When plaintiffs allege fraud based on "matters peculiarly
within the knowledge of the opposing party" and rely on
information and belief rather than first-hand knowledge, "the
complaint must set forth the source of the information and the
reasons for the belief." Romani v. Shearson Lehman Hutton, 929
F.2d 875, 878 (1st Cir. 1991). The defendants' point, that
Suzanne might be expected to know whether her signature was
forged or whether she signed the form in reliance on the
defendants' representations, is well taken although it is
certainly possible that her advanced age or infirmities may have
clouded her memory. Further, plaintiffs have not specifically
identified the source of their "information and belief."
Nevertheless, the complaint adeguately puts defendants on
notice that they are charged with obtaining forged powers of
attorney on August 15, 1992, or obtaining powers through
duplicating and false representations made to Frederic and
Suzanne Revaz to induce them to provide the powers. The
complaint explains that the "information and belief" regarding
forgery is based on the lack of acknowledgement, the identity of
the witnesses, and the inconsistency between Frederic's legible
14 "signature" on his power of attorney and his infirmity at the
time. The complaint discloses representations allegedly made by
Fred and Anna, although the source of that information is not
given, and it describes fund withdrawals for Fred's and Anna's
personal benefit between August 1992 and April 1995 as proof that
the representations of fealty were false when made. Under the
circumstances, the court will presume that the source of the
substance of defendants' representations is Suzanne. If that is
not the case, the plaintiffs are directed to amend their
complaint to clarify the basis for their "information and belief"
allegations as to the representations made to Suzanne and
Frederic.
Despite the pleading deficiencies, the fraud claim is not
obviously based on groundless conclusory allegations, and does
not seem to be aimed at coercing settlement or an attempt to
damage the defendants' reputations, and therefore the purposes of
Rule 9 (b) would not be undermined if the fraud claim is allowed
to stand, at least through discovery. See Boston & Maine Corp.
v.
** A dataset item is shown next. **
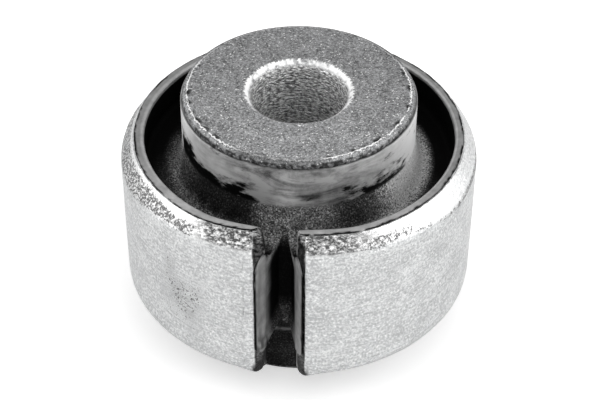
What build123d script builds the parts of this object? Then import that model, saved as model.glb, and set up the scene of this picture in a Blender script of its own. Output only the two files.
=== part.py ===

Town of Hampton, 987 F.2d 855, 866 (1st Cir. 1993). No doubt
plaintiffs will consider filing a motion to appropriately amend
their complaint in light of applicable law to remove any doubt
relative to pleading deficiencies. As the allegations of fraud
15 are minimally sufficient to meet the requirements of Rule 9 (b),
defendants' motion to dismiss the fraud claim is denied.
CONCLUSION
The defendants' motion to dismiss (document # 6) is granted
as to plaintiffs' claims of intentional and negligent infliction
of emotional distress, and granted as to the breach of fiduciary
duty claim brought by Jacqueline White, but is otherwise denied.
Accordingly, Count VI is dismissed as to Jacqueline White's
claim; and Counts VII and VIII are dismissed entirely.
Plaintiffs may amend their complaint as necessary to clarify
their fraud claim and to correct any other deficiencies subject
to applicable law.
SO ORDERED.
Steven J. McAuliffe United States District Judge November 12, 1996
cc: David P. Cullenberg, Esq. Lawrence M. Edelman, Esq. Diane R. Bech, Esq.